El mural de Noguchi está prácticamente abandonado. El «mural del japonés,» como lo conocen los locatarios, pasa desapercibido para la mayoría de los comerciantes y compradores. Está arriba de los puestos, a lado de un centro de integración juvenil. Es, sin embargo, una pieza fascinante en la trayectoria artística de Noguchi y un implante exótico y fresco en el dogmatismo de aquella militancia artística, tan llena de lugares comunes.

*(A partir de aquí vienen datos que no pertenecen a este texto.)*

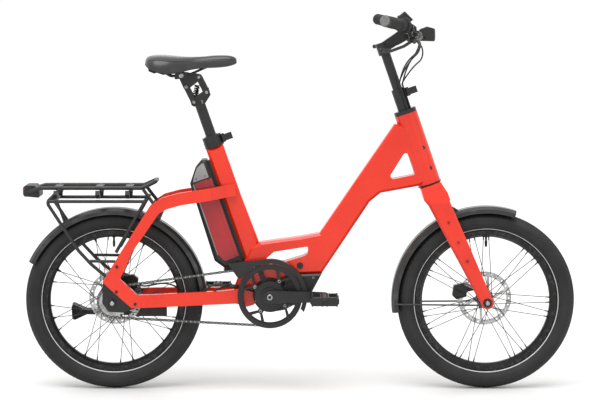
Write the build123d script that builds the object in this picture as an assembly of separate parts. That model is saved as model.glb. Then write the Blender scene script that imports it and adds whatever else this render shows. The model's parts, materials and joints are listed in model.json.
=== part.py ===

En México, Noguchi encontró la posibilidad de un arte público, un arte que saliera de las galerías y de las mansiones para involucrarse en la vida de la ciudad. Lo había intentado en Nueva York, con sus primeros proyectos de parques infantiles pero los burócratas de la alcaldía habían repudiado la audacia de sus diseños. El mural mexicano es, sin duda, su pieza más política, pero no deja de ser una exploración de las formas primordiales. Ahí están sus aros y sus hendiduras, la voluptuosidad de sus piedras, sus huesos, sus cuerdas y sus curvas. Siguiendo el instructivo del momento, Noguchi ofrece una lección de la historia mexicana y rinde tributo a los símbolos venerados. La narración es elemental: de derecha a izquierda puede leerse un cuento que describe el movimiento de la oscuridad a la luz. La superstición de la Iglesia y la violencia del fascismo representadas por la lejanía de una cruz y la frialdad de las bayonetas. Cuerpos tendidos bajo una nube de detonaciones. Un enorme puño rojo en el centro del fresco condensa la promesa del futuro: la industria eleva sus torres, el campo traza surcos, la ciencia transforma las sustancias, el arte juega con las formas. Un pequeño parque de Noguchi se deja ver en el mural de Noguchi. En el extremo izquierdo, un niño contempla su herencia con la confianza de conocer la llave de su destino. Pero no es Marx proclamando la lucha de clases sino Einstein esclareciendo la trama de la materia y la energía. Noguchi no transcribe los cantos del Manifiesto (que, por cierto, abundan en el mural de enfrente, pintado por Greenwood) sino la fórmula E= MC2. Al verla, un hombre que pasaba por el mercado captó el significado profundo de la ecuación: Estado = Muchos Cabrones. El observador pasó por alto que debe ser al cuadrado.